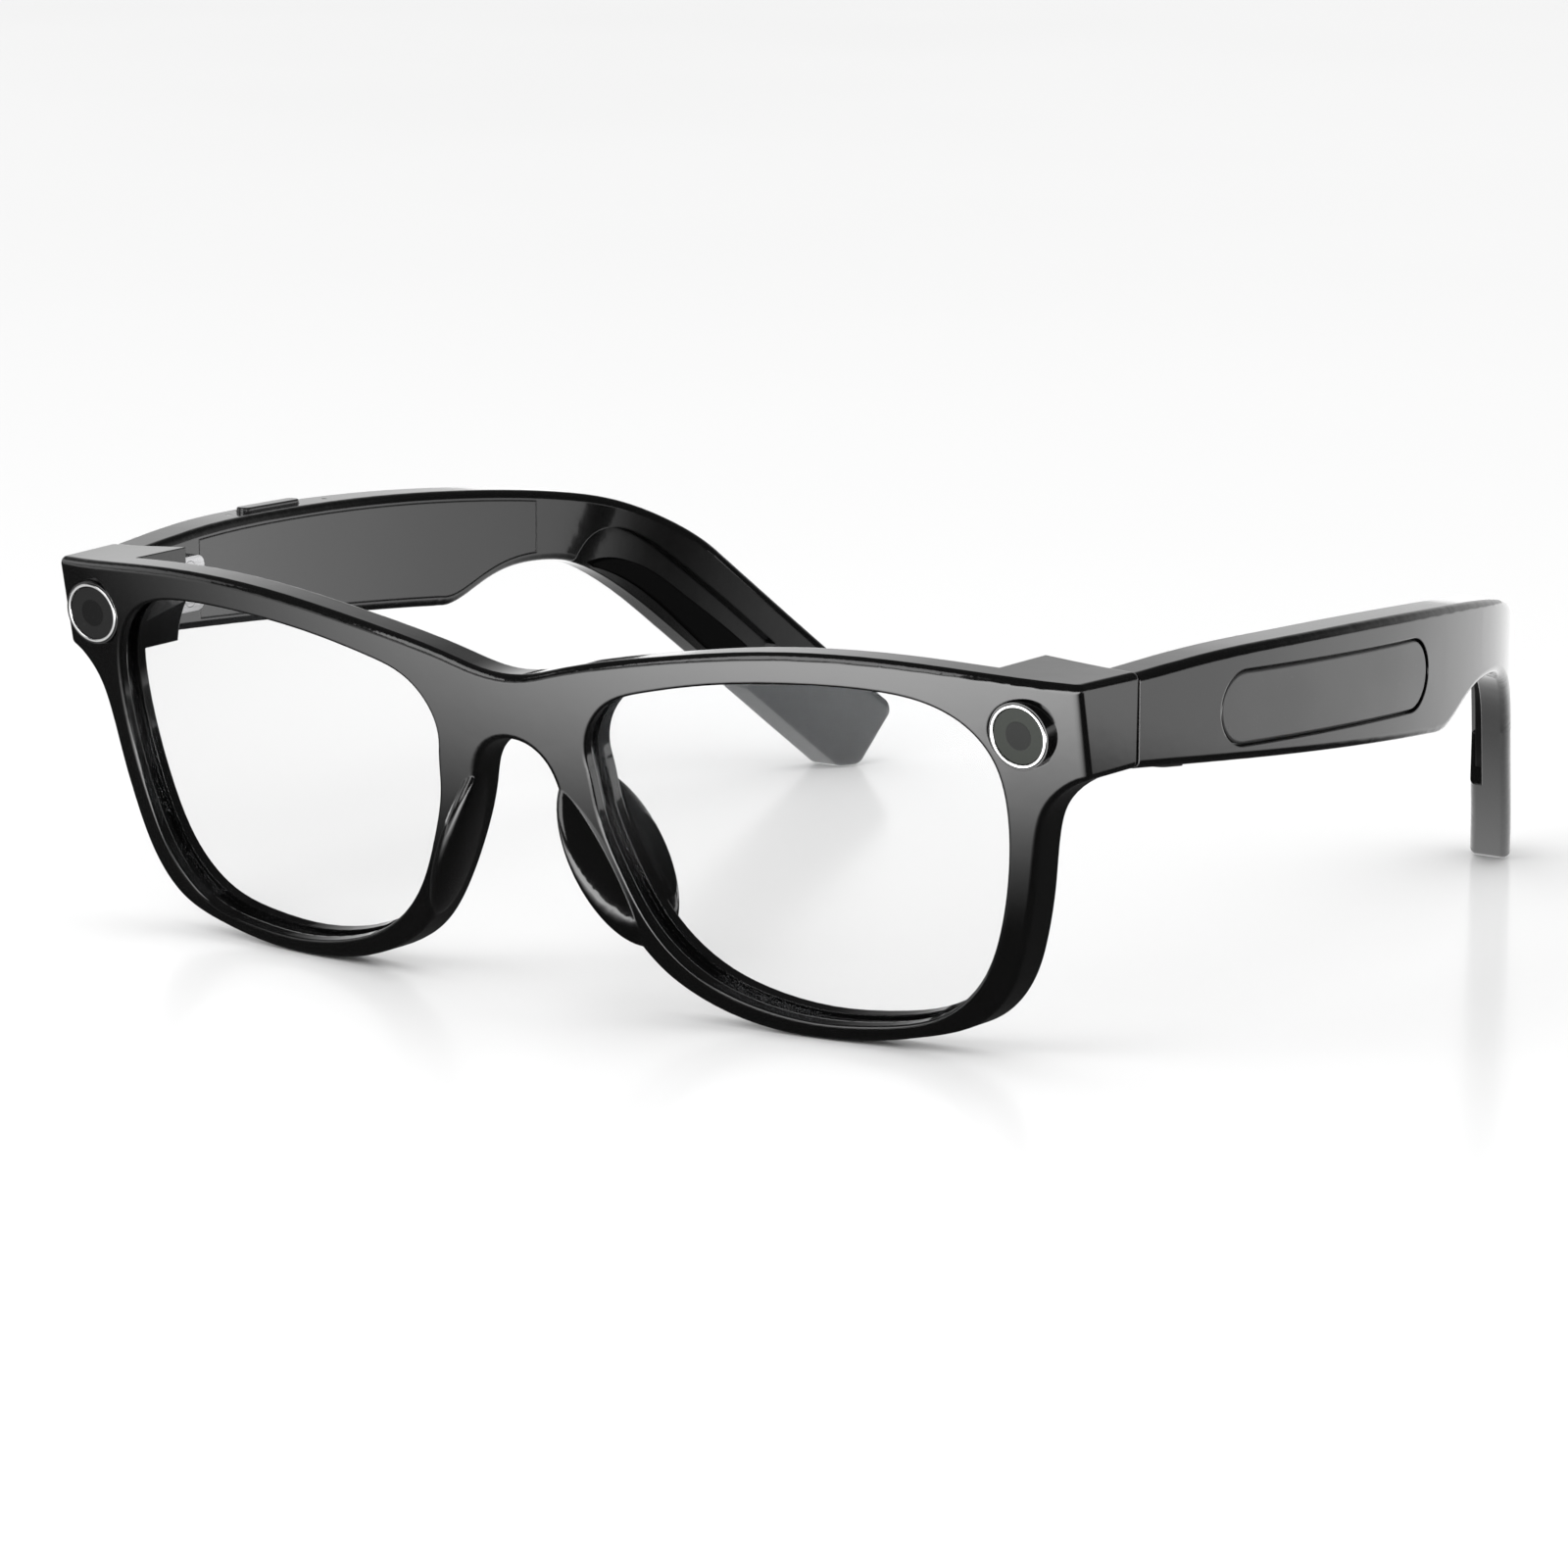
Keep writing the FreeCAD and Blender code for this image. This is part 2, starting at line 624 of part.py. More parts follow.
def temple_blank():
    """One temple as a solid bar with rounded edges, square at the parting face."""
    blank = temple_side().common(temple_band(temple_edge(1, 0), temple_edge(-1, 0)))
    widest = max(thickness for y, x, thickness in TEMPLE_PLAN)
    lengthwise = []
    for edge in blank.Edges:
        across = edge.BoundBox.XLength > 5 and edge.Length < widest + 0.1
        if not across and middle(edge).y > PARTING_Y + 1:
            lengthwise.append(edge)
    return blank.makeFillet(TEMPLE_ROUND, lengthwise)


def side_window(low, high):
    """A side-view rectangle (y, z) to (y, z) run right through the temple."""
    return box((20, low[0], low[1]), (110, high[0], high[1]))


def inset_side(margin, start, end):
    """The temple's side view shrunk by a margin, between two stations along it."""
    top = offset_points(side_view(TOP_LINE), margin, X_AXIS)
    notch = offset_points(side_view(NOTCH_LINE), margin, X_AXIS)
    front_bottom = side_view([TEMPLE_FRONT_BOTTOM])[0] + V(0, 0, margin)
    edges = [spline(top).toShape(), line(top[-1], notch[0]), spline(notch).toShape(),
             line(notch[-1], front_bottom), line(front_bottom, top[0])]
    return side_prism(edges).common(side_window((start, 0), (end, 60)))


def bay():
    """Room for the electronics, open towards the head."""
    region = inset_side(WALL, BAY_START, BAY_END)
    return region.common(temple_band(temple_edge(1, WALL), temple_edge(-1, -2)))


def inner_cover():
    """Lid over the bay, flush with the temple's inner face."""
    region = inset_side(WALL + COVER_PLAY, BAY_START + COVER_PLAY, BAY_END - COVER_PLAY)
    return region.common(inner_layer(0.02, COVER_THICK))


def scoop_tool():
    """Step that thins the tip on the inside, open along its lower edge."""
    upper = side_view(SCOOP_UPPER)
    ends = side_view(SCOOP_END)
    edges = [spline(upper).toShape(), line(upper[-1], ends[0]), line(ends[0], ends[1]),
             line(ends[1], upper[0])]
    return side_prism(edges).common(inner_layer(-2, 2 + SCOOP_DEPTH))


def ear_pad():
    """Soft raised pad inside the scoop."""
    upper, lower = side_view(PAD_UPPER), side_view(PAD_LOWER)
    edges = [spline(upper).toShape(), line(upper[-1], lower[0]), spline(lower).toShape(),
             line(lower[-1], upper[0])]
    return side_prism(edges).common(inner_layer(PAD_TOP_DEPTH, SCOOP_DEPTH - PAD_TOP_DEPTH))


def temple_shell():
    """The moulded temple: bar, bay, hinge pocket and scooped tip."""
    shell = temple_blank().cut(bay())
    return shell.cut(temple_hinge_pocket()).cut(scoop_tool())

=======

- [Your task]
Your task is to repeat the data exactly; please include every line.

- [In response]
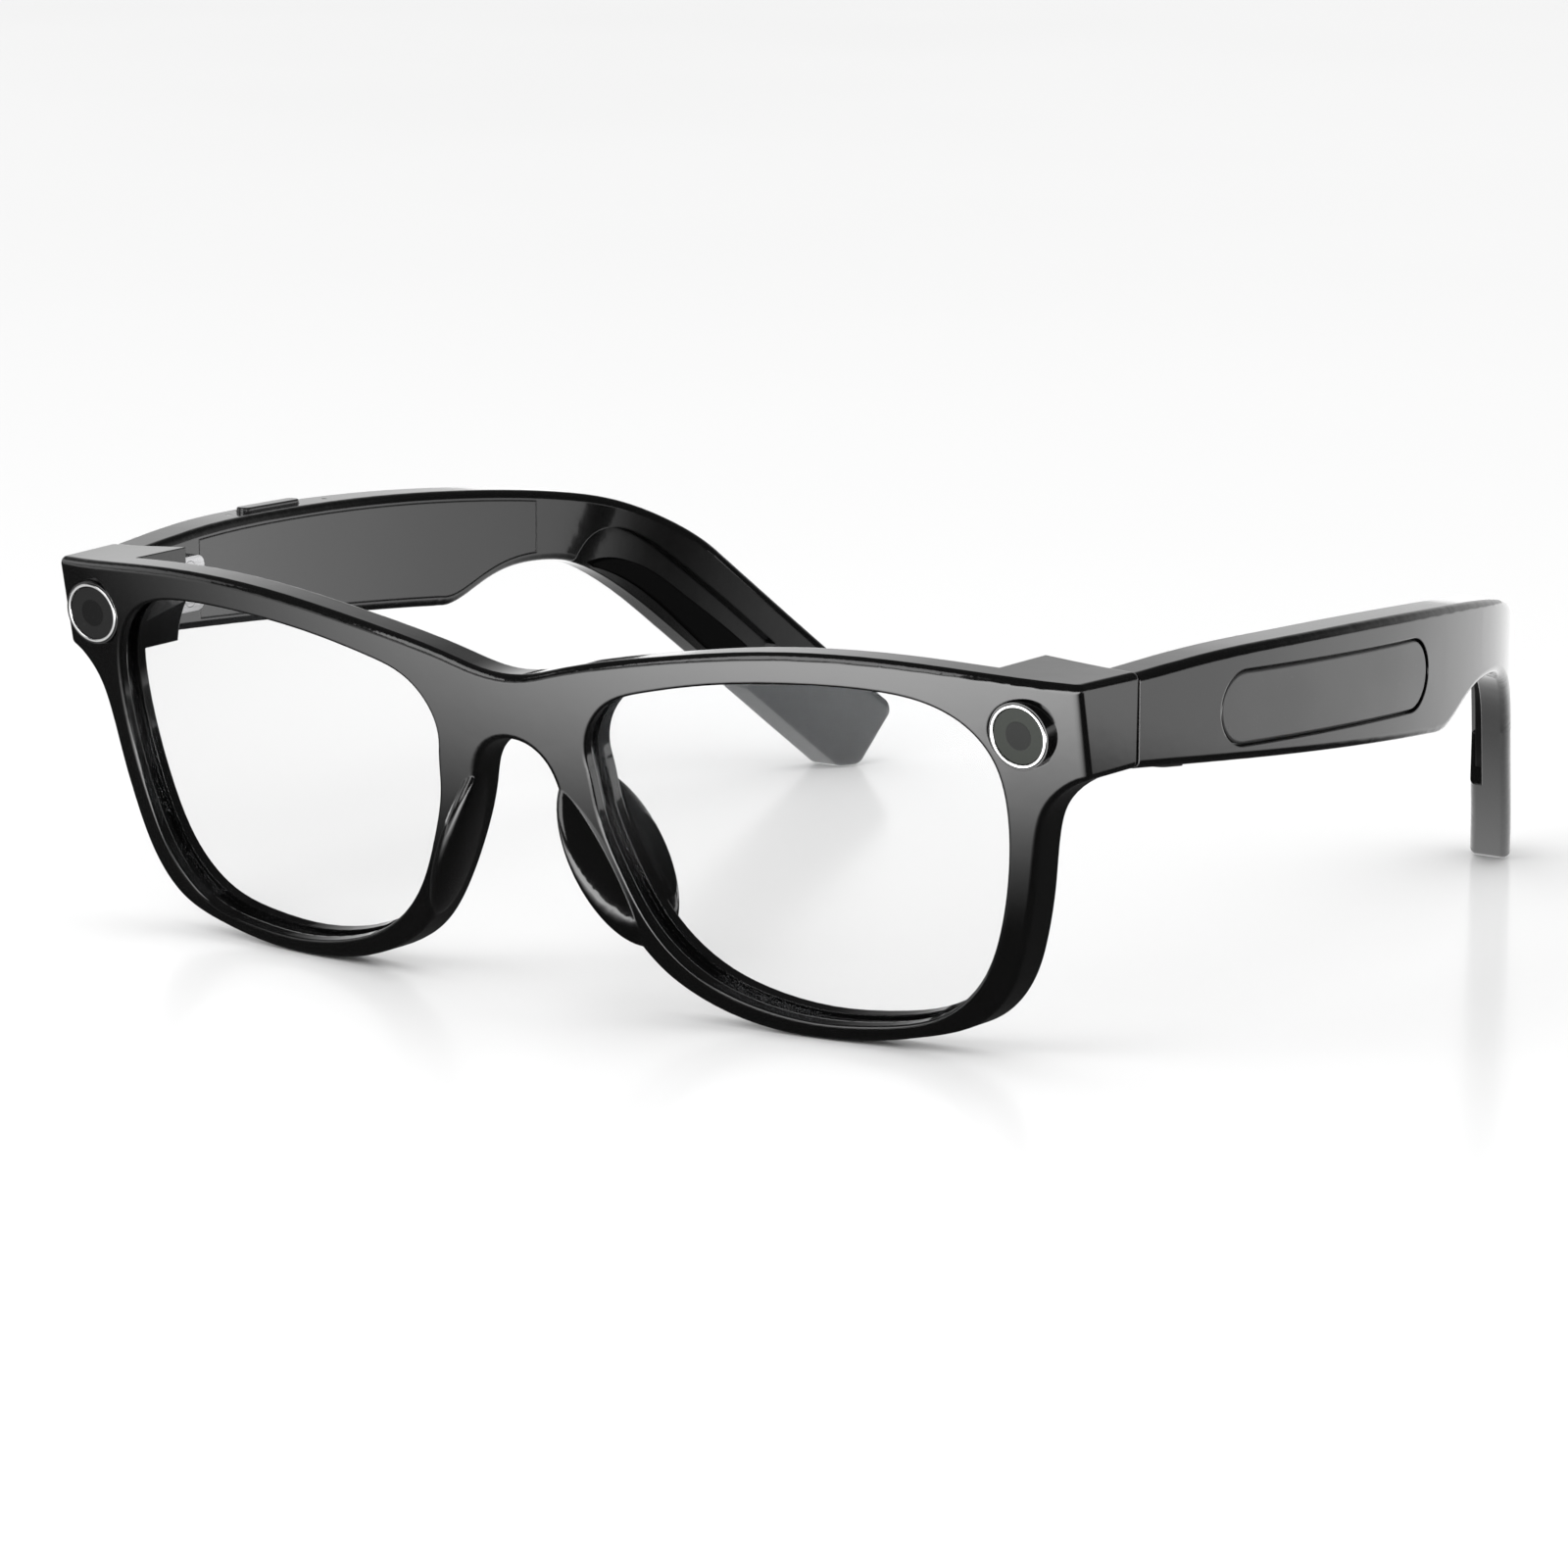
Keep writing the FreeCAD and Blender code for this image. This is part 2, starting at line 624 of part.py. More parts follow.
def temple_blank():
    """One temple as a solid bar with rounded edges, square at the parting face."""
    blank = temple_side().common(temple_band(temple_edge(1, 0), temple_edge(-1, 0)))
    widest = max(thickness for y, x, thickness in TEMPLE_PLAN)
    lengthwise = []
    for edge in blank.Edges:
        across = edge.BoundBox.XLength > 5 and edge.Length < widest + 0.1
        if not across and middle(edge).y > PARTING_Y + 1:
            lengthwise.append(edge)
    return blank.makeFillet(TEMPLE_ROUND, lengthwise)


def side_window(low, high):
    """A side-view rectangle (y, z) to (y, z) run right through the temple."""
    return box((20, low[0], low[1]), (110, high[0], high[1]))


def inset_side(margin, start, end):
    """The temple's side view shrunk by a margin, between two stations along it."""
    top = offset_points(side_view(TOP_LINE), margin, X_AXIS)
    notch = offset_points(side_view(NOTCH_LINE), margin, X_AXIS)
    front_bottom = side_view([TEMPLE_FRONT_BOTTOM])[0] + V(0, 0, margin)
    edges = [spline(top).toShape(), line(top[-1], notch[0]), spline(notch).toShape(),
             line(notch[-1], front_bottom), line(front_bottom, top[0])]
    return side_prism(edges).common(side_window((start, 0), (end, 60)))


def bay():
    """Room for the electronics, open towards the head."""
    region = inset_side(WALL, BAY_START, BAY_END)
    return region.common(temple_band(temple_edge(1, WALL), temple_edge(-1, -2)))


def inner_cover():
    """Lid over the bay, flush with the temple's inner face."""
    region = inset_side(WALL + COVER_PLAY, BAY_START + COVER_PLAY, BAY_END - COVER_PLAY)
    return region.common(inner_layer(0.02, COVER_THICK))


def scoop_tool():
    """Step that thins the tip on the inside, open along its lower edge."""
    upper = side_view(SCOOP_UPPER)
    ends = side_view(SCOOP_END)
    edges = [spline(upper).toShape(), line(upper[-1], ends[0]), line(ends[0], ends[1]),
             line(ends[1], upper[0])]
    return side_prism(edges).common(inner_layer(-2, 2 + SCOOP_DEPTH))


def ear_pad():
    """Soft raised pad inside the scoop."""
    upper, lower = side_view(PAD_UPPER), side_view(PAD_LOWER)
    edges = [spline(upper).toShape(), line(upper[-1], lower[0]), spline(lower).toShape(),
             line(lower[-1], upper[0])]
    return side_prism(edges).common(inner_layer(PAD_TOP_DEPTH, SCOOP_DEPTH - PAD_TOP_DEPTH))


def temple_shell():
    """The moulded temple: bar, bay, hinge pocket and scooped tip."""
    shell = temple_blank().cut(bay())
    return shell.cut(temple_hinge_pocket()).cut(scoop_tool())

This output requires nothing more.